Барри. А я думал, ты знаешь только один анекдот.
Джун. Специально покопалась в Интернете. Там целый сайт с анекдотами про блондинок. Но этот, по-моему, лучший.
Барри. Пожалуй.
Джун. Дай знак, что тебе смешно.
Барри. Ты довольно много говоришь о сексе.
Джун. Просто рассказала анекдот.
Барри. Почему опять про блондинку?
Джун. Я сама блондинка.
Барри. Чушь. Блондинками называют хорошеньких дурочек. Ты — не такая.
Джун. А я думала, имеется в виду цвет волос.
Барри. Вот теперь мне смешно.
Джун.
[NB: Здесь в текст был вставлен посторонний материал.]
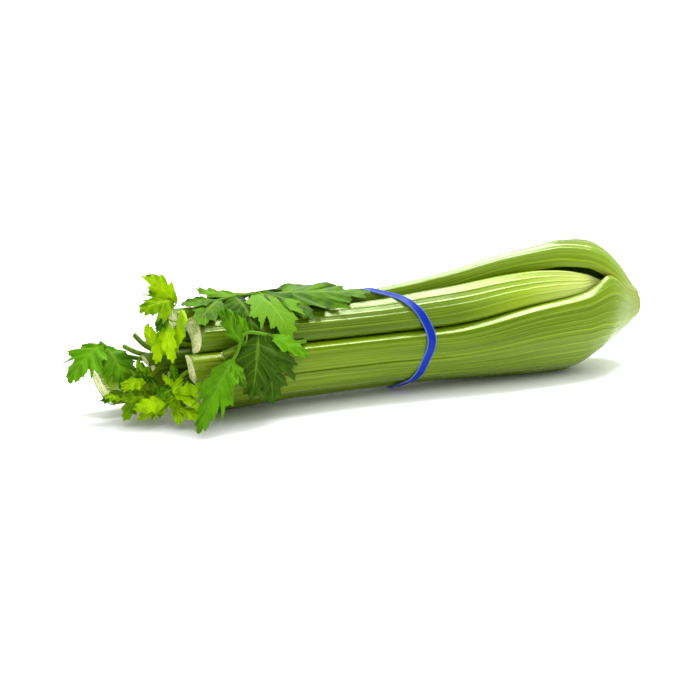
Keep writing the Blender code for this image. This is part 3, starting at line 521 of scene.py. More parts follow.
def stalk_rings(stalk, seed):
    """Outer and inner faces of a stalk as grids of radii, and numbers for its finish."""
    layer = stalk.layer
    ribs = RIBS[layer]
    u = np.linspace(-1, 1, ribs * STEPS_PER_RIB[layer] + 1)[None, :]
    steps = max(2, round((stalk.end - stalk.start) / STATION_STEP[layer]))
    place = np.linspace(stalk.start, stalk.end, steps + 1)[:, None]
    low, high = (curve_through(EDGE_AT, edge, place) for edge in (stalk.low, stalk.high))
    if stalk.node in CREASES:
        low = low + np.interp(place, CREASE_AT, CREASES[stalk.node][0])
        high = high + np.interp(place, CREASE_AT, CREASES[stalk.node][1])
    angle = low + (high - low) * (u + 1) / 2
    crest, margin, inner = layer_faces(layer, place, angle)
    left, right = SIDES.get(stalk.node, (PLAIN_SIDE, PLAIN_SIDE))
    shoulder = np.where(u < 0, left.shoulder, right.shoulder)
    past = np.maximum((np.abs(u) - shoulder) / (1 - shoulder), 0)
    drop = np.where(u < 0, left.drop, right.drop) * np.interp(place, SHOULDER_AT, SHOULDER_FULL)
    drop = drop * (np.sqrt(past**2 + SHOULDER_KNEE**2) - SHOULDER_KNEE)
    crest = crest - drop
    margin = np.maximum(margin - drop, inner + LEAST_WALL)
    roundness = curve_through(ROUND_AT, ROUNDNESS, place) * np.where(u < 0, left.square, right.square)
    smoothed = 1 - SHOULDER_SMOOTH * np.clip(3 * past, 0, 1)
    rise = RIB_RELIEF * curve_through(RIB_AT, RIB_RISE, place) * smoothed
    draw = np.random.default_rng(RIB_SEED + seed)
    shift = draw.uniform(-RIB_SHIFT, RIB_SHIFT, ribs + 1)
    strength = draw.uniform(RIB_LEAST, 1.0, ribs + 1)
    phase = (u + 1) / 2 * ribs + RIB_DRIFT * np.sin(place / DRIFT_LENGTH + seed)
    which = np.clip(np.floor(phase), 0, ribs).astype(int)
    rib = np.exp(-(((phase % 1) - 0.5 + shift[which]) / RIB_SHARPNESS) ** 2) * strength[which]
    fade = (1 - np.abs(u)) ** 0.3
    outer_radius = margin + (crest - margin) * rounded(u, roundness) - rise * fade * (1 - rib)
    outer_radius -= SWAY * (1 - u**2) * (0.6 + 0.6 * unevenness(seed, place, u))
    hollow = HOLLOW * (margin - inner) * (1 - u**2)
    inner_radius = margin - (margin - inner) * rounded(u, 5) + hollow
    flow = np.stack(np.broadcast_arrays(place, phase * RIB_PITCH, 50.0 * seed), axis=-1) * MM
    return place, angle, u, outer_radius, inner_radius, rib, flow


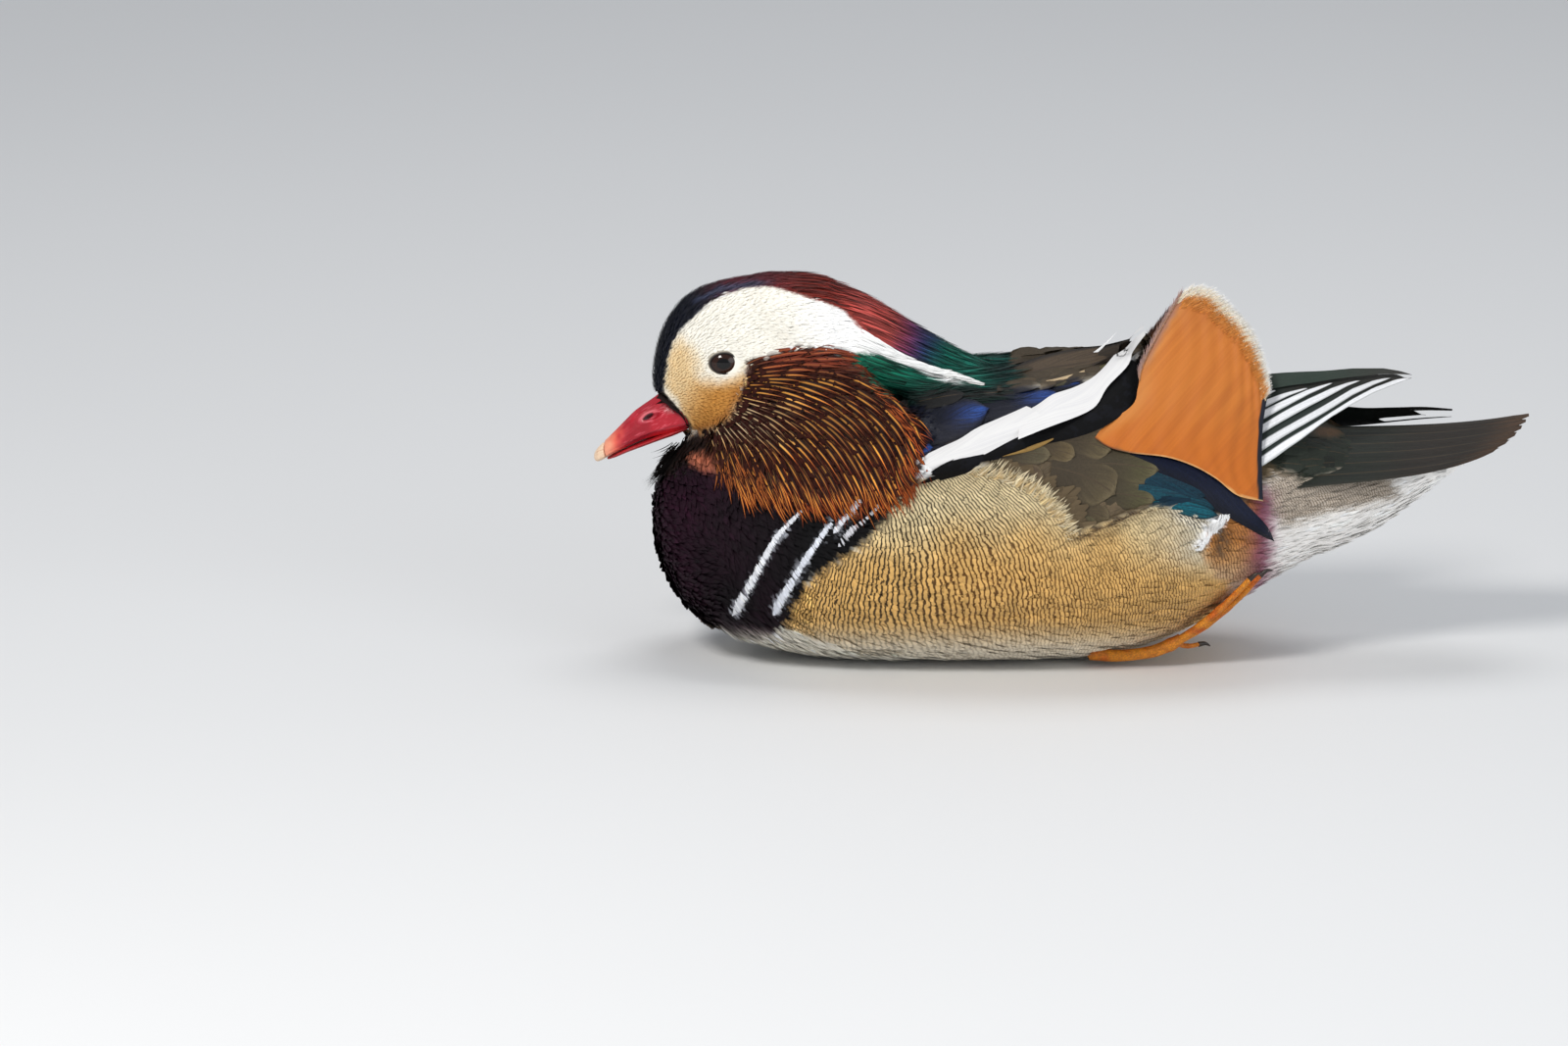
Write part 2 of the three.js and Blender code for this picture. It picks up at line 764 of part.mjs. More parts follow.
const bird = new THREE.Group();
const colours = {
  breast: 0x2c0d20,
  buff: 0xd9b16c,
  maroon: 0x7a2f1c,
  white: 0xf1ede2,
  crest: 0x5e2338,
  rufous: 0xa4481c,
  olive: 0x5a4f33,
  sail: 0xc9812f,
  green: 0x2c3f38,
  tail: 0x3a3a2a,
  red: 0xc8283c,
  cream: 0xe9c9a4,
  eye: 0x120a08,
  orange: 0xd98a2b,
  claw: 0x2a221c,
};
function place(name, made, colour, roughness = 0.75) {
  const geometry = made.isBufferGeometry ? made : geometryOf(made);
  const mesh = new THREE.Mesh(
    geometry,
    new THREE.MeshStandardMaterial({ color: colour, roughness, metalness: 0 }),
  );
  mesh.name = name;
  bird.add(mesh);
}
function placePair(name, made, colour, roughness) {
  const g = made.isBufferGeometry ? made : geometryOf(made);
  place(name + "_left", g, colour, roughness);
  place(name + "_right", mirrored(g), colour, roughness);
}

place("trunk", trunk, colours.buff);
place("neck", neck, colours.maroon);
place("head", head, colours.white);
place("crest", crest, colours.crest, 0.5);
placePair("ruff", ruff, colours.rufous);
placePair("eye", geometryOf(solid(eyeGeo)), colours.eye, 0.08);
place("bill_upper", billUpper, colours.red, 0.35);
place("bill_lower", billLower, colours.red, 0.35);
place("bill_nail", nail, colours.cream, 0.4);
place("scapulars_left", scap, colours.white);
place("scapulars_right", scapRight, colours.white);
placePair("wing", wing, colours.olive);
place("sail_left", sail, colours.sail);
place("sail_right", sailRight, colours.sail);
place("primaries_left", primLeft, colours.green, 0.5);
place("primaries_right", primRight, colours.green, 0.5);
place("tail", tail, colours.tail, 0.6);
placePair("leg", leg, colours.orange, 0.5);
placePair("foot", foot, colours.orange, 0.5);
Object.keys(toeEnds).forEach((k, i) =>
  placePair("claw_" + k, geometryOf(solid(clawGeos[i])), colours.claw, 0.4),
);

export default bird;
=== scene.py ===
import math

import bmesh
import bpy
import numpy as np
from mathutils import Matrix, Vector
from mathutils.bvhtree import BVHTree


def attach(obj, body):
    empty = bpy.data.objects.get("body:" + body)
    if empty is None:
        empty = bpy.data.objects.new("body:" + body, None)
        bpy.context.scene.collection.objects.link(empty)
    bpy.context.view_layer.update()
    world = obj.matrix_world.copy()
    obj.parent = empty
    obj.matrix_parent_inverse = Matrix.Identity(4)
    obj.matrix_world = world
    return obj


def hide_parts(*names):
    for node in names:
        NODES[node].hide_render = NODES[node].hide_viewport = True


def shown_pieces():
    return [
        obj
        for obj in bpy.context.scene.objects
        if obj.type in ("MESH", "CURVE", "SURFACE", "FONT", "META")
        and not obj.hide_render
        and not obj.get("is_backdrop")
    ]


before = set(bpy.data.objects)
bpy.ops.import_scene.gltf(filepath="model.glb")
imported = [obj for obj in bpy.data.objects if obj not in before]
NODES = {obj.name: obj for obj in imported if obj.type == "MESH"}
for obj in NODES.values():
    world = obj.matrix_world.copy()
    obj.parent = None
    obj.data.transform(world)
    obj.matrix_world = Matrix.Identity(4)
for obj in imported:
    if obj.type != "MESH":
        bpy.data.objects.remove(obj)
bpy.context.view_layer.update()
THIN = 1.0

# ---------------------------------------------------------------------------
# The plumage is marked in a side plane: U runs along the bird, V runs down it,
# 0.37 mm a unit, leaning with the 13 degrees from which the side is seen.
# Both sides of the bird share it, because it reads the distance from the
# middle plane.
# ---------------------------------------------------------------------------
UNIT = 0.00037
U0, V0 = 1084.5, 664.5
LEAN_S, LEAN_C = math.sin(math.radians(13)), math.cos(math.radians(13))
MM = 0.001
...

Ну и отлично.
Врачихой, лечившей моего отца, была Сибилла. Он изо всех сил пытался очаровать ее и просто сиял, когда та входила. Впрочем, он ей тоже нравился — настолько, что это чувство распространилось и на меня. Отец был еще жив, когда мы с ней стали встречаться, сначала, конечно, только затем, чтобы поговорить о нем. Сибилле очень хотелось сблизить нас с ним, до того как он умрет. Но прежде чем она поняла, что сближать нас бессмысленно — между нами ведь не стояли ни злоба, ни взаимные обвинения, кроме вместе пережитой потери, — мы с ней оказались в одной постели. Но даже и потом, во время похорон, Сибилла никак не могла взять в толк, как это отец и сын, у которых друг к другу нет никаких претензий, могут быть настолько далеки друг от друга. Наверное, она так этого и не поняла.
А ведь все очень просто: одни люди близки, а другие — нет. И родство большой роли не играет. Мы с отцом и не стремились изменить ситуацию. Пусть все остается как есть. Годы спустя, начитавшись каких-то психоаналитических глупостей, Сибилла еще раз попыталась освободить меня от нерешенных проблем. Но из этого опять ничего не вышло: я отказывался подвергать свою личность анализу, основанному на какой-то сомнительной заумной болтовне. В своих чувствах я вполне в состоянии разобраться самостоятельно и всегда знаю, чего мне не хватает. Я, например, никогда не злился на отца, заметив его возбуждение, не огрызался ему из-за какого-нибудь глупого флирта. В жизни всякое бывает. И в один прекрасный день Сибилла наконец оставила эту тему — теперь она поднимала ее, только если была обижена и хотела меня задеть.